Use df.printSchema() to understand the contens of this dataset.

|-- artist: string (nullable = true)

|-- auth: string (nullable = true)

|-- firstName: string (nullable = true)

|-- gender: string (nullable = true)

|-- itemInSession: long (nullable = true)

|-- lastName: string (nullable = true)

|-- length: double (nullable = true)

|-- level: string (nullable = true)

|-- location: string (nullable = true)

|-- method: string (nullable = true)

|-- page: string (nullable = true)

|-- registration: long (nullable = true)

|-- sessionId: long (nullable = true)

|-- song: string (nullable = true)

|-- status: long (nullable = true)

|-- ts: long (nullable = true)

|-- userAgent: string (nullable = true)

|-- userId: string (nullable = true)

First I have sorted out the meaning of all the columns

1. Artist: singer

2. Auth: login status

3. First Name:

4. Gender:

5. Iteminsession:sequence number

6. Last time:

7. Length:

8. Level: paid or free

9. Location

10. Method:PUT/GET

11. Page:page overview

12. Registration:timestamp for register

13. Sessionid:

14. Song:

15. Status:200/404etc.

16. Ts:timestamp for logging time

17. UserAgent:information

2.2 Data Preprocessing

I first dropna from userId and sessionId column, then checked the empty string in userId and sessionId column, after that, we removed these empty values.

2.3 Define Churn

In this project we use cancellation confirmation in pages to judge whether one user could be churned. Then for user with churn is equal to True, then we apply all churn item for this user for True.

+--------------------+

| page|

+--------------------+

| Cancel|

| Submit Downgrade|

| Thumbs Down|

| Home|

| Downgrade|

| Roll Advert|

| Logout|

| Save Settings|

|Cancellation Conf...|

| About|

| Settings|

| Add to Playlist|

| Add Friend|

| NextSong|

| Thumbs Up|

| Help|

| Upgrade|

| Error|

| Submit Upgrade|

+--------------------+

I then added the churn column to the dataset to mark churn users, so now I can observe the difference between what happens to churn users and what doesn’t.

The ratio of males to females is slightly different.

looking at the paid status of the churn users, it seems that the paid users account for a large proportion

From the below frequency ratio for churn users vs. non-churn users, we can see About/Error/Submit Downgrade/Thumbs up/Add Friend/Add to playlist and Next Song is big different between churn users and non-churn users.

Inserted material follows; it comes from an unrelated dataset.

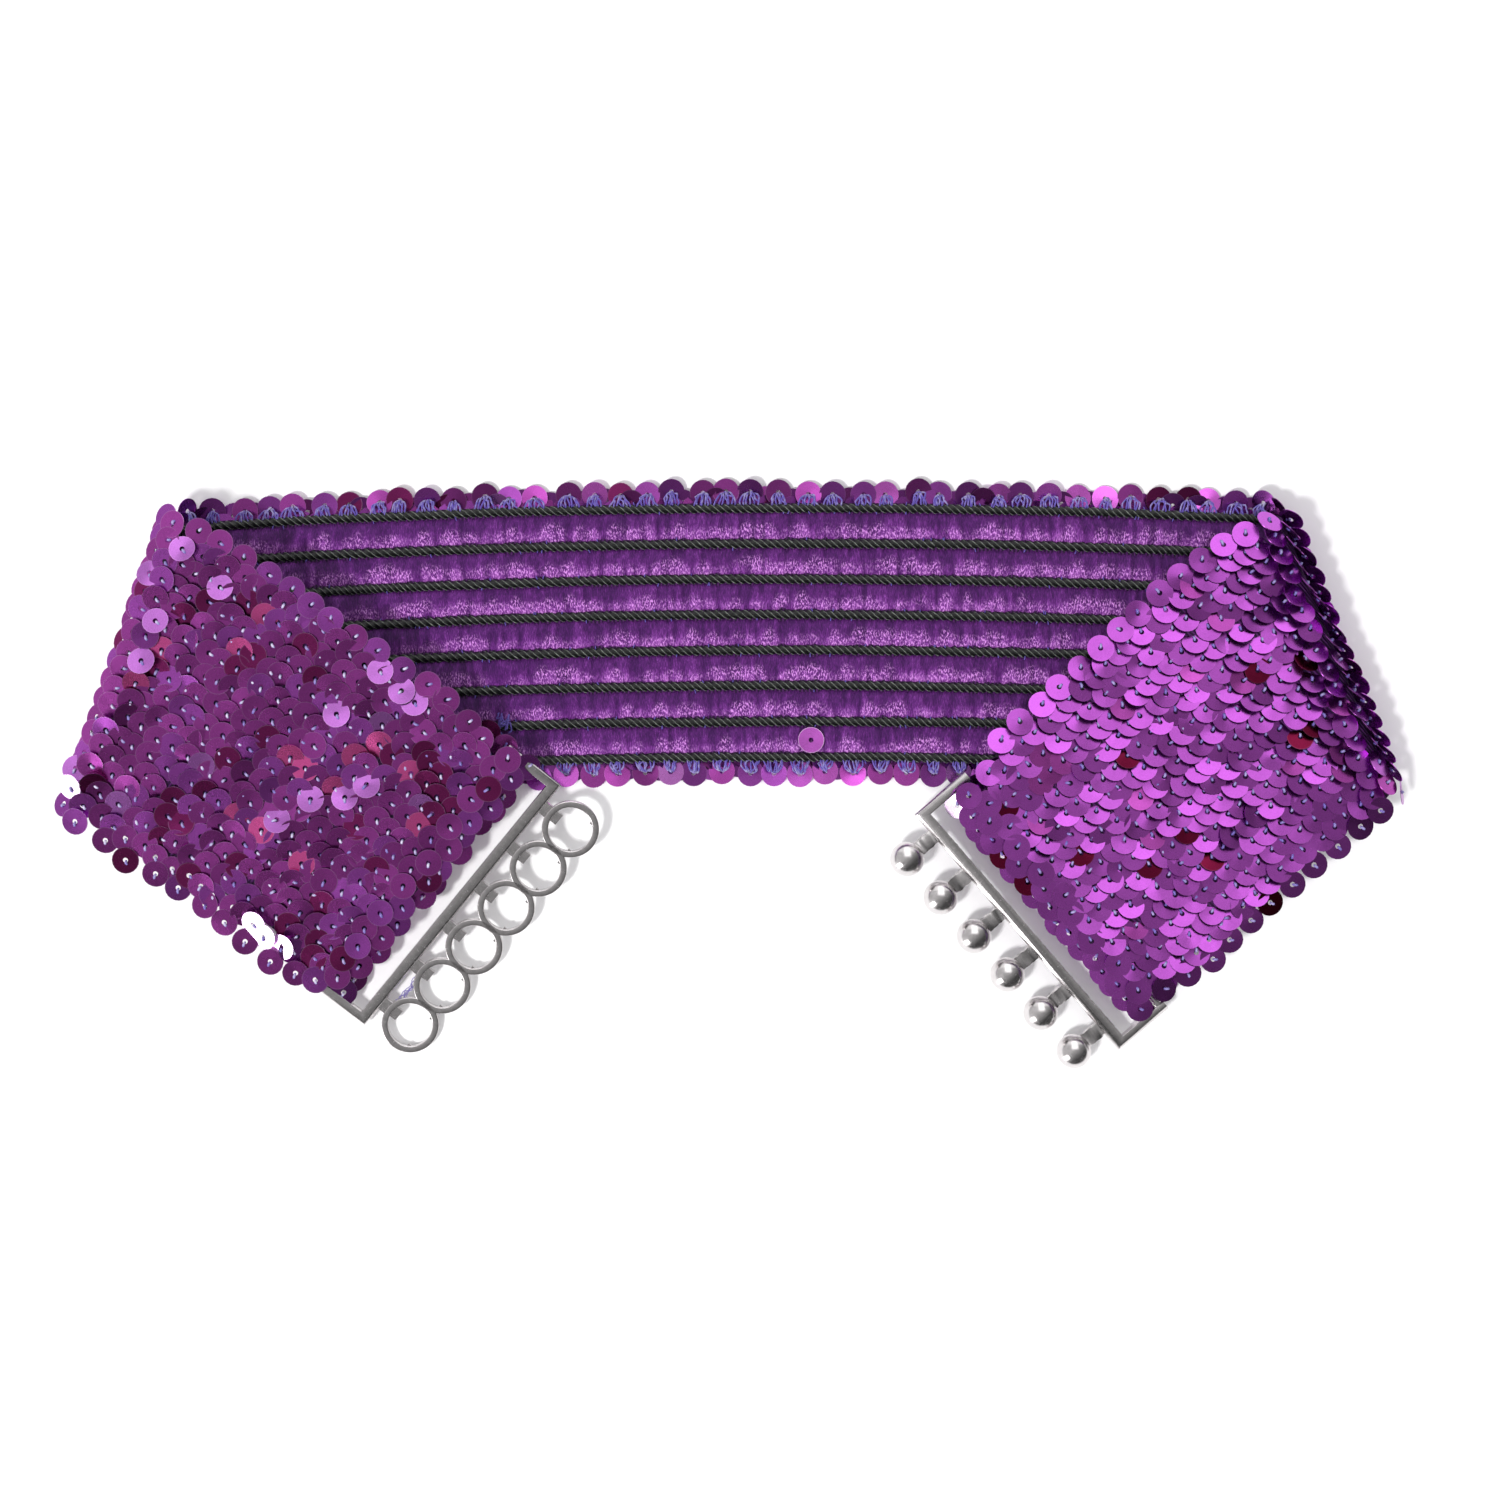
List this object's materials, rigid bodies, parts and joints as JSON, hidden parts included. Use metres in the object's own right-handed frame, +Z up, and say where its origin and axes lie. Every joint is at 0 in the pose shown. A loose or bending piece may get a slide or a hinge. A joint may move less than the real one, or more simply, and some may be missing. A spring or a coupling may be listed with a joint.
{
  "type": "elastic sequin belt with ball and ring clasp",
  "caption": "Wide elastic belt covered in purple sequins, lying open with both ends rolled over, and a metal clasp of ball studs and rings.",
  "frame": {"origin": "on the surface that the belt lies on, under the middle of its outline seen from above", "axes": "+X to the right along the back stretch, +Y towards its upper edge, +Z up from the surface"},
  "size_m": [0.3145, 0.138, 0.0176],
  "materials": {
    "sequin_cloth": "violet sequins sewn over purple chenille on black elastic cords",
    "nickel": "polished nickel-silver plating on cast metal"
  },
  "bodies": {
    "band": {"band": "sequin_cloth"},
    "ring_half": {"clasp_rings": "nickel"},
    "ball_half": {"clasp_balls": "nickel"}
  },
  "joints": [
    {"name": "ring_half_swing", "type": "hinge", "parent": "band", "child": "ring_half", "pos_m": [-0.07418, -0.02205, 0.00695], "axis": [-0.6349, -0.7702, -0.0598], "range_deg": [0, 140]},
    {"name": "ball_half_swing", "type": "hinge", "parent": "band", "child": "ball_half", "pos_m": [0.07754, -0.02791, 0.00615], "axis": [-0.6556, 0.7542, 0.0359], "range_deg": [0, 140]}
  ]
}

These pages frequency ratio is above 1.5, so theoretically they can be chosen for input features, but for ‘About’ and ‘Error’, their quantity is much more less than others, hence we don’t choose these two items. For ‘Submit Downgrade’, this project don’t consider this.

3. Feature Engineering

We have already chosed four items as input feature: Thumbs up/Add Friend/Add to playlist and Next Song (songs_quantity), gender is considered as one from analysis. we still need several features to train model, How long a user has registered may be a factor for churn, and total listening time is also considered because a user may hardly listen to the songs even though he/she has registered long time.

The following item is the final feature for training, Because these features are related to userId, and we know the user count is 225 from data exploration, so our final dataset contains 225 rows, churn column is the label.

# Feature 1: songs_quantity

# Feature 2: regday

# Feature 3: gender

# Feature 4: thumbup

# Feature 5: addfriend

# Feature 6: add to playlist

# Feature 7: totallistentime

4. Modeling

The final dataset is divided to train and validation, 80% of them is train dataset. I use three types of model: LogisticRegression, DecisionTreeClassifier and GBTClassifier. For each model, we choose several parameter combinations to search the best model.

For LogisticRegression, I choose elasticNetParam and regParam as paramGrid, for DecisionTreeClassifier, I choose impurity and maxDepth as paramGrid, for GBTClassifier, choose maxIter and maxDepth as paramGrid. All of three models use MulticlassClassificationEvaluator as evaluator, and the numFolders is 3.

For LogisticRegression and GBTClassifier,

It takes more time to get the best model, but for DecisionTreeClassifier, it’s faster.

5. Result

For this mini dataset, The three model results has small difference, it looks like DecisionTreeClassifier and GBTClassifier is better than LogisticRegression. And From the best model, we can see feature 1 and feature 5 have big weight, thus regday and addtoplaylist is the important feature, we need to make some measures to new users and provide the songs they like then they can put them in playlist. If we run the whole datasets and run model on more combinations, we can get more accurate results.